I voted against the nighttime curfew (it passed 13-1). The council unanimously delayed the daytime curfew decision to May 13.

Why are the Mayor and Ron Natinsky Lying to Voters (Again)?

I have tried very hard to parse my words and not be so blunt about it, but the fact is, the Mayor is lying about the convention center hotel.

The Mayor (along with Ron Natinsky) has told voters that without a hotel, the convention center itself is going to be a drain on Dallas taxpayers, costing taxpayers hundreds of millions of dollars. That is simply not true. Continue reading

Let’s Play “Who Loves Dallas More”

I am amazed by the rhetoric of some of the hotel supporters who claim to be “pro-Dallas” who argue that we MUST have a hotel or our city will die…. Really? So, we haven’t had a convention center hotel, our convention business is on the upswing and doing better than publicly-owned hotel cities like Houston and Denver, yet our city will be ruined without a hotel? I seem to recall our city was also going to fail without a toll road in the Trinity Park. How’s that working out?

If we’re going to play “who loves Dallas more,” then a fair argument can be made that hotel proponents who claim the sky will fall without a city-owned hotel are actually anti-Dallas. They see nothing beneficial or desirable about our city except huge, expensive projects (Calatrava bridges, Trinity toll roads, convention center hotels). They think so little of Dallas and what we have to offer that they desperately throw money at any unnecessary (but flashy) project just to convince people we’re a decent city. Whatever your position on the hotel, our city has much more to offer than the Mayor and others give it credit for, and we don’t need a hotel or any other massive, taxpayer-funded monument to excess to prove it.

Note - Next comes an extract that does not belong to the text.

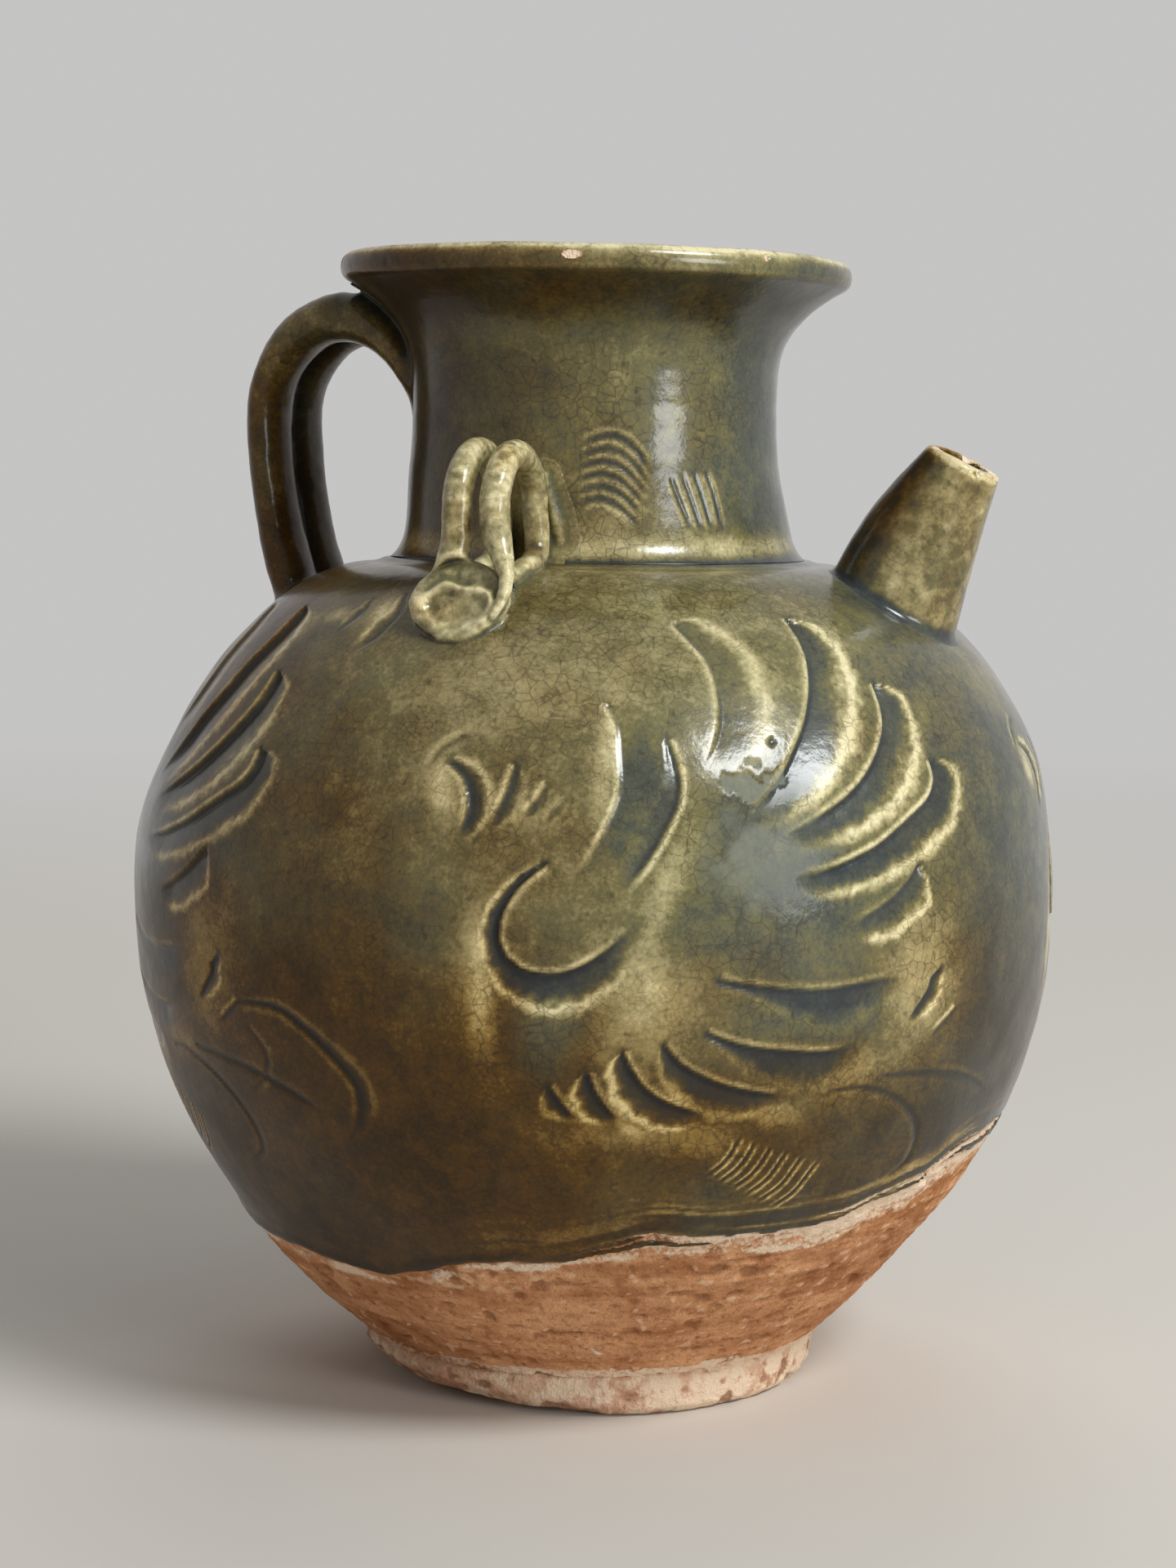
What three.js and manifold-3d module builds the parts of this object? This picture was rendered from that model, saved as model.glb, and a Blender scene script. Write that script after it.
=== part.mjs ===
// A stoneware ewer: a swelling thrown body on a low foot ring, a neck with a flared mouth, a short spout,
// a handle of two strands side by side, and two lugs of paired loops. Millimetres, +Z up, the origin at the
// centre of the foot plane. The spout points along +X, the handle along -X, the lugs along -Y and +Y.
import * as THREE from "three";
import * as BufferGeometryUtils from "three/addons/utils/BufferGeometryUtils.js";
import Module from "manifold-3d";

const wasm = await Module();
wasm.setup();

// Foot
const footRadius = 40.2;
const footHeight = 7.5;
const footRingWidth = 11.0;
const footBevel = 1.6;
const footShoulderBevel = 0.8;
const footRecess = 4.0;

// Body, luted together from three thrown bands
const bodyStartRadius = 40.6;
const glazeLineHeight = 34.0;
const bellyRadius = 80.4;
const bellyHeight = 86.0;
const shoulderTopRadius = 40.5;
const shoulderTopHeight = 142.0;
const collarRadius = 35.2;
const collarHeight = 145.0;
const collarSoftness = 0.6;
const floorThickness = 9.5;
const baseWall = 5.4;
const bellyWall = 4.6;
const shoulderWall = 4.6;

// Neck and mouth
const neckFootRadius = 34.4;
const neckWaistRadius = 31.8;
const totalHeight = 195.0;
const flareHeight = 25.0;
const neckWaistHeight = totalHeight - flareHeight;
const neckWall = 4.2;
const lipRadius = 44.5;
const lipThickness = 4.4;
const lipOverhang = 0.9;
const lipRounding = 1.8;
const mouthRadius = 41.0;
const mouthRounding = 0.8;

// Spout, which stands this far in from the widest radius of the belly
const spoutInset = 26.2;
const spoutFootDistance = bellyRadius - spoutInset;
const spoutTilt = THREE.MathUtils.degToRad(25.7);
const spoutLength = 26.8;
const spoutFootRadius = 11.6;
const spoutTipRadius = 6.3;
const spoutBulge = 0.5;
const spoutBoreFootRadius = 7.6;
const spoutBoreTipRadius = 3.9;
const pourHoleRadius = 5.0;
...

Trip to Portland and Seattle – Streetcars and Bicycle Infrastructure

Councilmember Koop and I traveled to Portland and Seattle last weekend to tour each city’s streetcar system and bicycle infrastructure. Assistant City Manager A.C. Gonzalez (who oversees economic development) and Jay Kline (DART’s streetcar coordinator) joined us.

STREETCARS
Both cities have used streetcars as economic catalysts, allowing considerable mixed-use development in depressed areas. The Pearl District in Portland is a great example. Only a few years ago, it was a run-down, crime-ridden warehouse district. Today, it’s a vibrant, clean, mixed-use community with businesses and residences. Continue reading

Vote YES on Prop 1 and NO on Prop 2

I’m voting YES on Proposition 1 because I am concerned with the risk to Dallas taxpayers. Proposition 1 will prohibit the city from owning a convention center hotel, as the Mayor has proposed.

In theory, the hotel would be able to pay for itself through its own revenue. But if the hotel doesn’t meet the Mayor’s rosy projections for occupancy, taxpayers get stuck with the bill. So I am voting YES on Proposition 1.

I am voting NO on Proposition 2, which will essentially call for a referendum whenever the city provides more than $1 million in financial incentives for a development.

There are areas of our city that need incentives to convince developers to build there, and developers won’t stick around for a public vote. They’ll simply go elsewhere — Las Colinas, Irving, McKinney — where they can get the same incentives without waiting months for a vote. Bottom line is, Prop 2 has the potential to make Dallas non-competitive and seriously damage our city’s ability to provide reasonable economic incentives to businesses.

UPDATED:
On another website, someone posted “So many things would have to go wrong for this hotel to use taxpayer funds.” Not really. Just missing a mortgage payment could force the city to dip into taxpayer debt.

While the hotel debt is initially secured by hotel revenue, it is also secured by taxpayer dollars. Apparently, the market didn’t feel comfortable betting solely on the hotel, so it required additional security — in the form of taxpayer funds. So here’s how it works:

The city’s going to borrow $550 million for the hotel: $500 million to build it and $50 million to set aside in a rainy day fund (the “reserve account”). The reserve account protects bondholders so they know they’ll get repaid — the city can dip into this reserve account if the revenues for the hotel aren’t enough to repay the debt.

If it ended there, I’d be supporting the city-owned hotel, but it doesn’t. The reserve account has to stay at $50 million to satisfy bondholders. Guess who has to keep the reserve account full? Well, if the hotel doesn’t have enough money to pay its mortgage, it surely won’t be able to refill the reserve account. So that will fall on taxpayers. It’s really not that complicated, or that unlikely.

This city-owned hotel is a gamble, and in this economy, it doesn’t make sense for the city to be putting taxpayers at risk.